I was really proud of Hubby too. He ran despite some discomfort (hopefully not to his detriment) and came in with a time of 27 and change. That's a great time considering he was, in his own words, "running with one leg." Way to go, Hubby and thanks for coming along and supporting me on this crazy day!

I've got to thank you all as well. Your encouragment has meant so much to me these past months - and I see it all over the blog community. People support each other in this little virtual neighborhood and I think that's a grand thing to be part of.

Hopefully, by tomorrow they'll have the official results and I can post those along with pictures. Until then . . . I pray that I have the strength to not become like Cranky Lady and curse the officials for taking so long. Amen.


Donald said...

Congrats on the great big PR! Once you dip under 25, then you start eyeballing sub-20, you know.

Bummer about the age awards - local races seem to have a knack for that.

jeanne said...

25!!! 25?~!?!?!

Holy flying feet batman!!! What a report! An amazing race, an amazing finish. I almost threw up with that other chick, just reading!

You rock!

the Dread Pirate Rackham said...

holy moly - you is a fast fast chickie!

next time you'll have to learn to discreetly stick a leg out so that people who try it on like that don't get past you.

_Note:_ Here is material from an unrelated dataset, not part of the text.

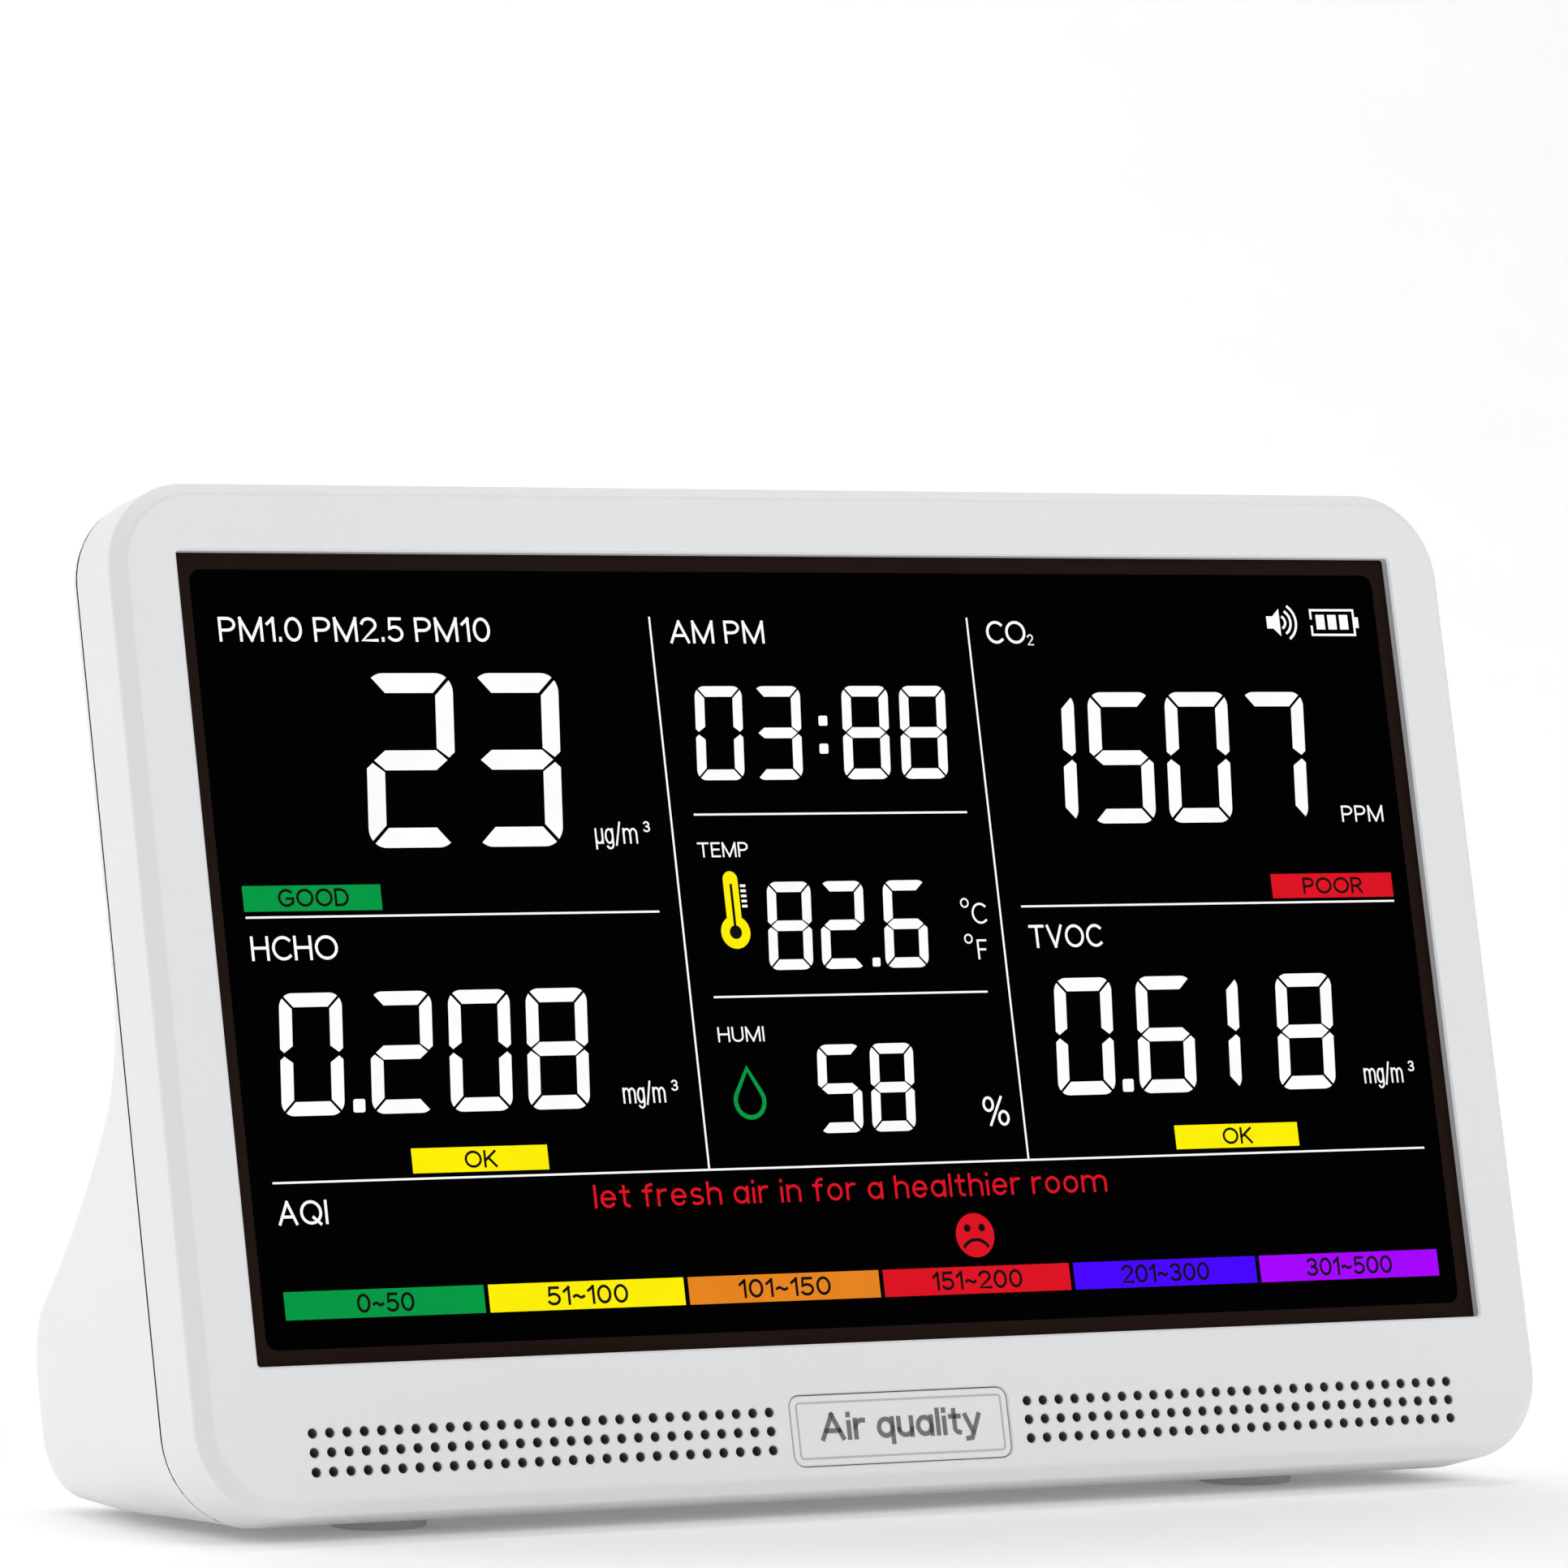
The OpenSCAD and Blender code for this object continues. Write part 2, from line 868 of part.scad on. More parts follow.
module sounder() {
  color(part_color)
    difference() {
      rod(sounder_x, sounder_v, sounder_r, 3, 8.4);
      rod(sounder_x, sounder_v, 1, 2, 4);
    }
}

module usb_outline(inset) {
  translate([usb_x, socket_v])
    rounded(usb_w - 2 * inset, usb_h - 2 * inset, usb_h / 2 - inset - 0.01);
}

module usb_socket() {
  color(metal_color)
    difference() {
      through(usb_end - usb_l, usb_end)
        usb_outline(0);
      through(usb_end - usb_l + usb_floor, usb_end + cut)
        usb_outline(usb_t);
    }
}

module usb_tongue() {
  color(part_color)
    block(usb_x - tongue_w / 2, usb_x + tongue_w / 2, usb_end - usb_l + usb_floor, usb_end - 1.2,
          socket_v - tongue_t / 2, socket_v + tongue_t / 2);
}

module usb_board() {
  color(board_color)
    block(usb_x - 9, usb_x + 9, foot_depth - 16, foot_depth - wall - 0.2,
          socket_v - usb_h / 2 - 1.1, socket_v - usb_h / 2 - 0.1);
}

// a square bar that runs straight back through the battery switch
module switch_bar(w, y0, y1) {
  block(switch_x - w / 2, switch_x + w / 2, y0, y1, socket_v - w / 2, socket_v + w / 2);
}

module battery_switch_body() {
  color(part_color)
    difference() {
      union() {
        switch_bar(switch_case_w, switch_rear - switch_case_l, switch_rear);
        switch_bar(switch_nose_w, switch_rear - 0.1, switch_rear + switch_nose_l);
      }
      switch_bar(switch_bore, switch_floor, switch_rear + switch_nose_l + cut);
    }
}

module battery_switch_plunger() {
  color([0.92, 0.92, 0.93])
    switch_bar(plunger_w, switch_floor + switch_travel + 0.2, plunger_end);
}

module switch_board() {
  color(board_color)
    block(switch_x - 8, switch_x + 6, foot_depth - 20, foot_depth - wall - 2,
          socket_v - 4.4, socket_v - 3.4);
}

tilted() {
  front_shell();
  rear_shell();
  display_window();
  badge_plate();
  side_cover();
  feet();
  case_screws();
  power_button();
  volume_button();
  brightness_button();
  clock_button();
  button_board();
  tact_switches();
  lcd_panel();
  backlight();
  lcd_bracket();
  bracket_screws();
  flex_cable();
  main_board();
  main_chips();
  board_screws();
  battery_cell();
  battery_cradle();
  battery_lead();
  particle_sensor_tray();
  particle_sensor_lid();
  sensor_fan_rotor();
  sensor_fan_axle();
  co2_sensor();
  formaldehyde_sensor();
  temp_humidity_sensor();
  sounder();
  usb_socket();
  usb_tongue();
  usb_board();
  battery_switch_body();
  battery_switch_plunger();
  switch_board();
}
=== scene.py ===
import json
import math

import bmesh
import bpy
import numpy as np
from mathutils import Matrix, Vector


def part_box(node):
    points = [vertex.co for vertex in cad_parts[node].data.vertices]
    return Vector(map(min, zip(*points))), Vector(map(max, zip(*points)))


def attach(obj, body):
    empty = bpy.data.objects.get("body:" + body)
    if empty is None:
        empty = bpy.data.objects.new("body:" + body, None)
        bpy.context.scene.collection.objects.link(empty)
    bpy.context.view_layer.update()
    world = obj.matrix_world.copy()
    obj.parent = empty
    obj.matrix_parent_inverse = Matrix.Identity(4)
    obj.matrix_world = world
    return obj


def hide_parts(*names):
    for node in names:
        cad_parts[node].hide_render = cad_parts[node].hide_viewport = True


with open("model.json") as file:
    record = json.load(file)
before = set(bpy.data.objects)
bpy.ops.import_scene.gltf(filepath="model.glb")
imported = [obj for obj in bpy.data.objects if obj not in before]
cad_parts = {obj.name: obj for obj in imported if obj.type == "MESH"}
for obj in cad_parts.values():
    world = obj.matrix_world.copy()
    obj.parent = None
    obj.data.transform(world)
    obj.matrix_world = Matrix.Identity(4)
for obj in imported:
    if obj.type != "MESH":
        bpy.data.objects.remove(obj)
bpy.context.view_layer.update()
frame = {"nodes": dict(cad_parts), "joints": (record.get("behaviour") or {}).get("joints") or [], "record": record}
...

I suggest you try running like a girl.

Or vomiting before the finish.

Danielle in Iowa said...

Awesome job! I don't think I'll ever live to see 25 :-)

Rural Girl said...

Great job! I loved the report. Heart rate 190' sound like me. Awesome push at the end.

Bolder said...

proud of you. way to take the 'safety tabs' off, and see what you can do! holding my breath for official results.

i'm gonna do it next.

alert the paramedics to a blog near you!!

Vickie said...

Woo hoo! You did it! I knew you were going to do well. You are on a roll. Just wait until your tri! The woman passed you and you couldn't respond because you didn't see it coming. Had you known, you could have gotten the gears going quicker and might have challenged her more. But don't you hate it when someone takes advantage and has to pass you in the last second? She should have thanked you for bringing her in.